Sessions’s original recusal covered all matters related to the 2016 presidential campaign, where he was a top surrogate and supporter of the president.
Bloomberg first reported thatSessions would not recuse himself from all involvement in the case, though he will consider not handling specific elements of it. Experts noted that this seems to indicate that Mueller has faith in Sessions to do his job at the Department of Justice – and Sessions could avoid further poisoning his relationship with Trump, who has railed against his attorney general for recusing himself from the Russia probe.
Of note, the interim US attorney for the Southern District of New York, Geoffrey Berman, did recuse himself from the investigation, which is being handled by his office and is now under the purview of his deputy, Robert Khuzami. Berman was personally interviewed for the interim US attorney role by Trump, which experts characterised as odd at the time.
Without a recusal, Sessions now maintains the ability to be briefed on the status of the case and could partake in decisions related to it.
Trump has publicly blasted the Cohen probe, which exploded onto the scene after the FBI raided Cohen’s home, hotel room, and office earlier this month. Rosenstein was a part of the approval process for the raid, which began after a referral was sent from Mueller’s team to the US attorney’s office for the Southern District of New York. Investigators are exploring whether Cohen violated campaign finance laws or committed bank fraud, as has been previously reported.
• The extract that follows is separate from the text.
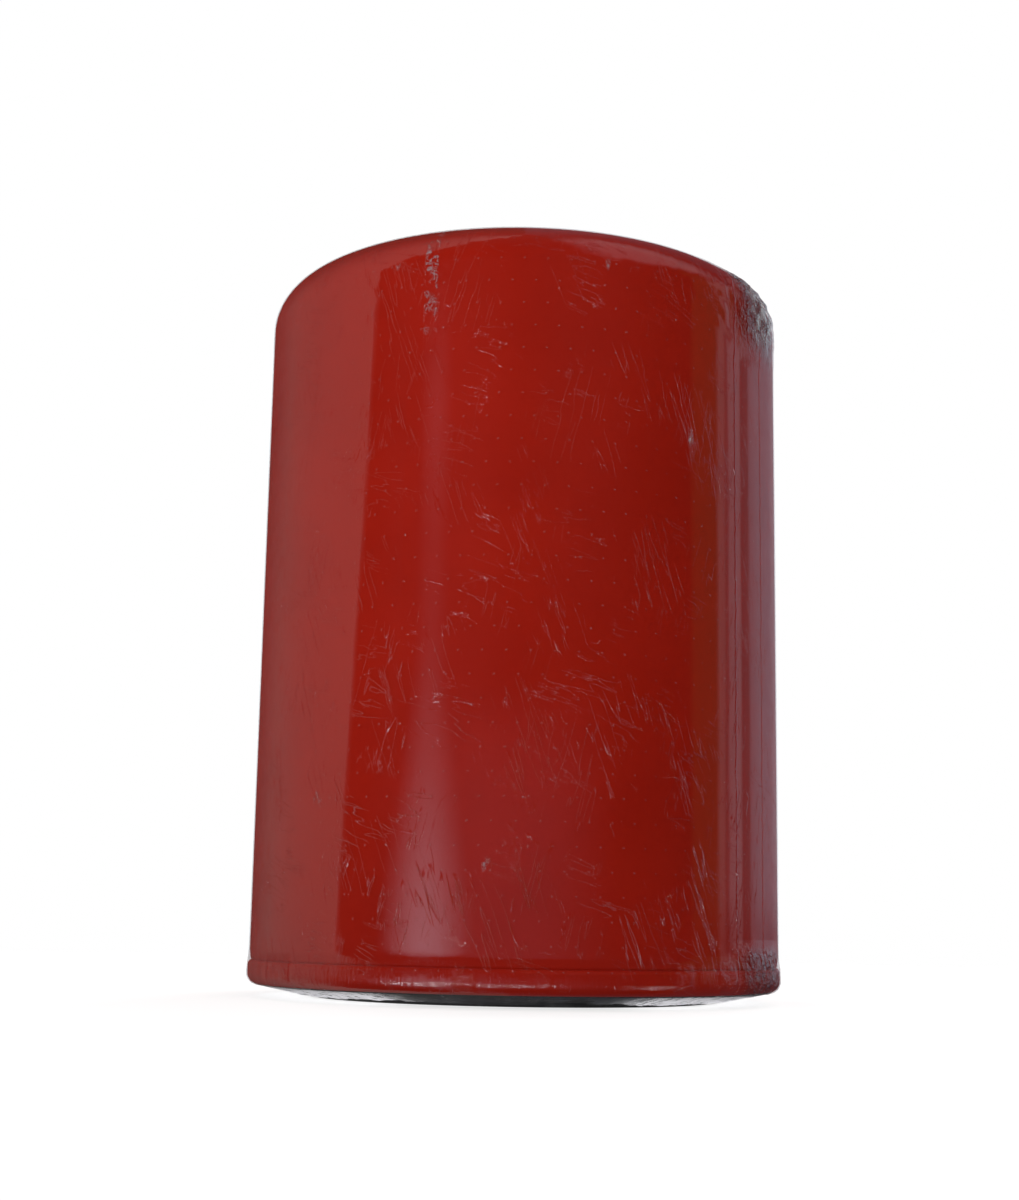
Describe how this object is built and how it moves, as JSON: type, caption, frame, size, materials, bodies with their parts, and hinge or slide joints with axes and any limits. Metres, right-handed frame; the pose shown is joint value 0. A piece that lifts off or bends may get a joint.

Cohen has handled sensitive matters related to Trump, including paying the adult-film star Stormy Daniels $US130,000 shortly before the 2016 election to ensure her silence about an alleged affair with Trump. Since the raid, the White House has sought to distance Trump from Cohen.
Cohen has not been charged with a crime.
Sessions made ‘the right decision’
Alan Dershowitz, the prestigious Harvard University law professor whose commentary on Trump’s legal proceedings has been met with appreciation from the president, told Business Insider that Sessions’s choice not to recuse himself was “the right decision.”
“It means that Rosenstein is largely out of supervising [the SDNY] case,” he said in an email.
One expert told Business Insider that Sessions’s decision not to recuse himself further goes to show that Mueller has faith in the Department of Justice (DOJ) to handle the investigation properly. Knowing that Sessions could well oversee the case, Mueller, who has been under threat of firing by the president, made the determination that his involvement would not prevent law enforcement from fairly carrying out the investigation.
“So, the bottom line is, it felt like it was important for him to spread that work out as a hedge against [Mueller’s] firing,” Jed Shugerman, a Fordham University law professor, told Business Insider. “But it also indicated a certain degree of trust in the leadership of the DOJ to manage the case. If he really didn’t trust Rosenstein and Sessions, that probably would have cut against him making that move.”
Shugerman mentioned the recent report that Sessions had told Trump he would resign if the president ousted Rosenstein as evidence that Sessions was someone who could be entrusted to defend the rule of law.
“I’m not a huge fan of Sessions, but it suggests to me that Sessions is not doing Trump’s bidding but is trying to do his job,” he said. “Mueller has some faith that the DOJ would manage this appropriately, and that included Sessions.”
Sessions opting to recuse himself would have ‘further enflamed’ Trump
Sessions knew another recusal could further put his job in jeopardy, another expert said.
Mitchell Epner, a former assistant US attorney for the District of New Jersey who is now an attorney at Rottenberg Lipman Rich, told Business Insider in an email that another recusal would have “further enflamed” Trump and may “have even led to” Sessions’s ouster.
A key area Sessions could involve himself in is the indictment process, Epner said. He noted that the US attorney’s manual instructs US attorneys to seek approval from the DOJ when seeking an indictment in a highly sensitive case. Cohen’s case may constitute such an instant, and although that determination is typically made by the assistant attorney general for the criminal division, Sessions may choose to get involved since he is not recused.
Sessions also has the ability to request updates from Khuzami and the SDNY team.
“In turn, he could be asked to provide updates to POTUS,” Epner said. “Providing updates to POTUS would be highly unusual, and highly troubling given the fact that POTUS is potentially a subject of the SDNY grand jury investigation.”
Andrew Wright, a Savannah Law School professor who served as associate counsel to former President Barack Obama and assistant counsel to former Vice President Al Gore, told Business Insider that if 2016 campaign finance violations really are a part of the Cohen prove, then Sessions would be violating the recusal he made early in 2017, which covered anything related to the 2016 presidential campaign.
“It may be that Sessions is factually removed enough from the Cohen allegations – unlike he Russia investigation or Clinton email investigation – that his recusal is not required by law,” Wright said in an email. “Most important, though: Is Jeff Sessions going to act as the nation’s chief law enforcement officer or a Trump crony defender? He has an obligation to support the [Justice Department’s] mission, the Constitution, and the rule of law, not to run political interference for the president.”